Otro ejemplo: en EE.UU. las organizaciones religiosas apenas se diferencian de las demás en dos cosas: 1) Que por ser religiosas no pueden recibir subvenciones públicas para sus actividades, 2) Que por ser organizaciones religiosas gozan automáticamente de las exenciones de impuestos recogidas en el apartado 501(c)(3) de la ley Fiscal. A cambio, las organizaciones que se acogen a estas exenciones tienen prohibido realizar actividades de índole política a favor de unos u otros candidatos en los procesos electorales.
Después de siglos de cruentas luchas interreligiosas, dos milenios de implacable persecución a los disidentes, parece lógico que las creencias religiosas gocen de protección para su libre ejercicio, pero también que la sociedad política goce también de protección frente a ellas, es decir, se prohíba esgrimir argumento teológico alguno en la contienda política.
En España, a pesar del muy reciente régimen nacionalcatolico los gobiernos democráticos han fantaseado con la posibilidad de tratar a la Iglesia Católica con una técnica “intermedia”, la de la domesticación o apaciguamiento. Pero la Iglesia es una bestia milenaria imposible de amansar.
No nos engañemos, cuando los obispos dicen “no pretendemos que los gobernantes se sometan a los criterios de la moral católica”, quieren decir “queremos que gobiernen quienes ya están sometidos a los criterios de la moral católica”. Cuando dicen “[r]espetamos a quienes ven las cosas de otra manera” quieren decir “no tenemos inconveniente en que viváis sometidos a nuestras normas”, etc, etc.

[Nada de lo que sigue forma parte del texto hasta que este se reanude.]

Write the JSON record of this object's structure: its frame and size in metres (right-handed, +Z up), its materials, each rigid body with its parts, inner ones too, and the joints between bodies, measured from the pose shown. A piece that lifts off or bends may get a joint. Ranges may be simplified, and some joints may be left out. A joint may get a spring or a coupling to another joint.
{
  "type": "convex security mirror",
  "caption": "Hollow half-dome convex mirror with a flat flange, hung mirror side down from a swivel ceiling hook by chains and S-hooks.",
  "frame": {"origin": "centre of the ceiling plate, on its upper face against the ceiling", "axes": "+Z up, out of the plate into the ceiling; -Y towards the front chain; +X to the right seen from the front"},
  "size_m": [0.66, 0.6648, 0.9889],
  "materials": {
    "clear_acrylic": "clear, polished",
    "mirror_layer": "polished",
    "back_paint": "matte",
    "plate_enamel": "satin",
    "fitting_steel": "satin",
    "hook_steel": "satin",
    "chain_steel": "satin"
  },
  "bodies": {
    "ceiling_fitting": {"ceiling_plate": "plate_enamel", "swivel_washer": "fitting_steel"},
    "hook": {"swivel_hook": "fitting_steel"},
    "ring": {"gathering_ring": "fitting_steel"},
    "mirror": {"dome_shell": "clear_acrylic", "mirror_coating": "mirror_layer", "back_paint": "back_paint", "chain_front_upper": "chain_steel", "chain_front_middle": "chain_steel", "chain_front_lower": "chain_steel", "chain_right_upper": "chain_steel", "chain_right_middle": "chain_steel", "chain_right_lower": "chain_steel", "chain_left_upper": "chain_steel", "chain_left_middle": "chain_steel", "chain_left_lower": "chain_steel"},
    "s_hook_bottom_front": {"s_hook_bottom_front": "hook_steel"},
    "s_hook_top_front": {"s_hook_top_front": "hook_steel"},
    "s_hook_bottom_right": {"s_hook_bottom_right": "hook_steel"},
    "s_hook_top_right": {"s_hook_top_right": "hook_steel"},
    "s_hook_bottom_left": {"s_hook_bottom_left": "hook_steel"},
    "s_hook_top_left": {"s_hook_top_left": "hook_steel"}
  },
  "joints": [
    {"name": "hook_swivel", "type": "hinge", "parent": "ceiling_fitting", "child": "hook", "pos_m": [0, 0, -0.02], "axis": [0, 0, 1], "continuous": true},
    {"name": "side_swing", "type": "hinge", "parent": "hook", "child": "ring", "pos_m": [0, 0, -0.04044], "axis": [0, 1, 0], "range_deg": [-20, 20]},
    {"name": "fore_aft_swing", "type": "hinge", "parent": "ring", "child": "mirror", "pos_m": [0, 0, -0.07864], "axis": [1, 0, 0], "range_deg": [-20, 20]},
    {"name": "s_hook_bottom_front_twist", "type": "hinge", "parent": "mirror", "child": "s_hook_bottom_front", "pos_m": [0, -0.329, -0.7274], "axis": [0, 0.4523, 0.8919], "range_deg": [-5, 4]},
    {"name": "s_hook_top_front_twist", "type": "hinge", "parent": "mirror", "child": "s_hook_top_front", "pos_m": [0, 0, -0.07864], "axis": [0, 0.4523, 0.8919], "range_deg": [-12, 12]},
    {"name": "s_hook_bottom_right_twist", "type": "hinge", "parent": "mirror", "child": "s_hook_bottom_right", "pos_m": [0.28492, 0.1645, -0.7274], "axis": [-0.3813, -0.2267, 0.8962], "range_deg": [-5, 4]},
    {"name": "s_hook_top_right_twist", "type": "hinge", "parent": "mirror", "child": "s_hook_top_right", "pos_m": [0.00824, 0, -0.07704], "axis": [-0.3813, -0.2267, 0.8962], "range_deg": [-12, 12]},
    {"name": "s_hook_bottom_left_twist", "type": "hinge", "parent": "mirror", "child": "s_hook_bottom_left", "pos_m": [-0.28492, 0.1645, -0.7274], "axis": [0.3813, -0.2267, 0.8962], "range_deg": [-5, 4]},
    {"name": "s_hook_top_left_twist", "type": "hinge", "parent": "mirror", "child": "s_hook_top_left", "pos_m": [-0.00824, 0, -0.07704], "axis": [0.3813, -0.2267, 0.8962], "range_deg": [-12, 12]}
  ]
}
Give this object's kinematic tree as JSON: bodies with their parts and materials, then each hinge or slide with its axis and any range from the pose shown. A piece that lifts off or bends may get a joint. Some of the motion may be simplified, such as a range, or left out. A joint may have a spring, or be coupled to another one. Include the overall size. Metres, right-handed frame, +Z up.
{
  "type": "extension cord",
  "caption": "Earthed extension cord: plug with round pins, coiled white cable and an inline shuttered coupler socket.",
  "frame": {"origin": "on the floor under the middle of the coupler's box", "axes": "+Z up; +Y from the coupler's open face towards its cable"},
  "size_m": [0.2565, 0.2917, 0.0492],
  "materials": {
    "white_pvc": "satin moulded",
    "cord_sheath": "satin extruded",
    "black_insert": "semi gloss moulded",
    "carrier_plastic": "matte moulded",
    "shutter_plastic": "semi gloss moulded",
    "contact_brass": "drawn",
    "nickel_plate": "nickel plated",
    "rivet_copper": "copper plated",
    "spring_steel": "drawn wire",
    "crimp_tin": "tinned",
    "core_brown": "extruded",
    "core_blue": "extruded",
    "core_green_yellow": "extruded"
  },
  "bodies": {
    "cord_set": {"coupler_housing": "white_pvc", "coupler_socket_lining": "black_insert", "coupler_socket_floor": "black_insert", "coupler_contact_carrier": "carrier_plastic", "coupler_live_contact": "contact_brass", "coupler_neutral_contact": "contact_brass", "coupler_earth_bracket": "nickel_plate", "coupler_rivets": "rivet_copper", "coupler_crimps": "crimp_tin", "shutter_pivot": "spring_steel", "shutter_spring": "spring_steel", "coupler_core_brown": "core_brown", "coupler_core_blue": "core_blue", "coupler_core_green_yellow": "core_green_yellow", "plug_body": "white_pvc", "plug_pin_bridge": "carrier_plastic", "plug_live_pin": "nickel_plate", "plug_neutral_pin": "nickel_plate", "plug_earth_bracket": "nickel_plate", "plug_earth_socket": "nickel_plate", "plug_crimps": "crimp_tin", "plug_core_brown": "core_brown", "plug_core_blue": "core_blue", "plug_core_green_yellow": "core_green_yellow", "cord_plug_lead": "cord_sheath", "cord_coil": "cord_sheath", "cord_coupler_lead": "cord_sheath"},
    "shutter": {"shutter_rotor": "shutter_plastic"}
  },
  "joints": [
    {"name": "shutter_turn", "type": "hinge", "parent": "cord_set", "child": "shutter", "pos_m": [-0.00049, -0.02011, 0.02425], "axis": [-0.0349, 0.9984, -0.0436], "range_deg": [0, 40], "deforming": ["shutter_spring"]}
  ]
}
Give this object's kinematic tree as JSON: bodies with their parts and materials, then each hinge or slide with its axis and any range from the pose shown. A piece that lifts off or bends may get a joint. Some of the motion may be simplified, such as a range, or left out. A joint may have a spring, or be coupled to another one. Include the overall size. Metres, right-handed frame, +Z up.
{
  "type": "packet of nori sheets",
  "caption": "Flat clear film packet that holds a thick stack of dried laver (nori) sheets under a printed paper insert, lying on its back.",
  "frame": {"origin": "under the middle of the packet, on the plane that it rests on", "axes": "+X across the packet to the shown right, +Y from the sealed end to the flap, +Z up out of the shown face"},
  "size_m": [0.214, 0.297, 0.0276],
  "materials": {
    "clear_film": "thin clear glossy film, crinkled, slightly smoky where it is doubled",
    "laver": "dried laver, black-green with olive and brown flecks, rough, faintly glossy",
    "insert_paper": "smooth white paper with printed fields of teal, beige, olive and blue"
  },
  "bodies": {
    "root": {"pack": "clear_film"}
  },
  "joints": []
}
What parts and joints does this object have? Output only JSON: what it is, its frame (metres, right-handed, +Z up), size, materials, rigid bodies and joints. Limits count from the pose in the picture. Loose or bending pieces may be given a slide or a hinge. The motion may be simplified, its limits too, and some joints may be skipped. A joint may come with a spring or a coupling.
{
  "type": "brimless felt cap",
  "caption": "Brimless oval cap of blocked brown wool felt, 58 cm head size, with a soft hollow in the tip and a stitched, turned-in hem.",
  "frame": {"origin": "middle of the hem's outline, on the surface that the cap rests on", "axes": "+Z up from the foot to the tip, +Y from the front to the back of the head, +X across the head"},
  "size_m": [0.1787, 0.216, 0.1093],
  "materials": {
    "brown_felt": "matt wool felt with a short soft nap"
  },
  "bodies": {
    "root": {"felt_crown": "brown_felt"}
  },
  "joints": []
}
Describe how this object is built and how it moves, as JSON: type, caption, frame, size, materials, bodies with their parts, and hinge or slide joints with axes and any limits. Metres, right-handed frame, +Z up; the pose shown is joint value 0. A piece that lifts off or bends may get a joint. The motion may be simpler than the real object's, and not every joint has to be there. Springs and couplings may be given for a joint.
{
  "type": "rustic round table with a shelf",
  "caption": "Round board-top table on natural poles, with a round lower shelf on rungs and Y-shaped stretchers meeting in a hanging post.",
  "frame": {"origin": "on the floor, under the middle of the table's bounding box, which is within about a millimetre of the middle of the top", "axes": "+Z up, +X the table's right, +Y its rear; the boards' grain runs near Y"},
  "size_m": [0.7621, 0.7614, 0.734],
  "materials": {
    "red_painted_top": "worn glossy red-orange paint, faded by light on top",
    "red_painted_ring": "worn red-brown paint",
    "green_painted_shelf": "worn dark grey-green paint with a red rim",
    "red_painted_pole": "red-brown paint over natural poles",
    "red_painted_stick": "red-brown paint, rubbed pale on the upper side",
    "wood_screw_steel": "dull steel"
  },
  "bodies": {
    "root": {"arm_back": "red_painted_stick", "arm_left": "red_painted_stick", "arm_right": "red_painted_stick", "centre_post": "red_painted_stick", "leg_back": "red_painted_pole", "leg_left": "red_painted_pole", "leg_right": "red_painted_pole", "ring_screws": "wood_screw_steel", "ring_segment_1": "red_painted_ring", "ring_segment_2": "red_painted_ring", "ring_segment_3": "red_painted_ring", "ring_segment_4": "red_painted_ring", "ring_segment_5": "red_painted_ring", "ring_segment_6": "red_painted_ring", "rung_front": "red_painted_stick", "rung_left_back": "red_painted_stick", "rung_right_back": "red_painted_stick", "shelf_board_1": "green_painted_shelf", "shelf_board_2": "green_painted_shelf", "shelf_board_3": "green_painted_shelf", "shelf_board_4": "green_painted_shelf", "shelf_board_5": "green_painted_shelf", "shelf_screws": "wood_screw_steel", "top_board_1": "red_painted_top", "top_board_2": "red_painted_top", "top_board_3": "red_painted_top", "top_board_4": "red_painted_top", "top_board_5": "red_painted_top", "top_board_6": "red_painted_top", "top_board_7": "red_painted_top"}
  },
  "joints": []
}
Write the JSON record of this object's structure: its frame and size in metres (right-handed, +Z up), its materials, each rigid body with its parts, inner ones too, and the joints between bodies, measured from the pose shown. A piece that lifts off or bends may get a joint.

Milenios de destrucción, siglos de oscurantismo y décadas recientes de contubernio con dictaduras en todo el mundo demuestran que la Iglesia no va levantar un dedo si peligra una democracia o los derechos de una minoría son conculcados: simplemente espera agazapada a que lleguen mejores tiempos mientras trabaja sin descanso por perpetuar su ideología de sometimiento e irracionalidad.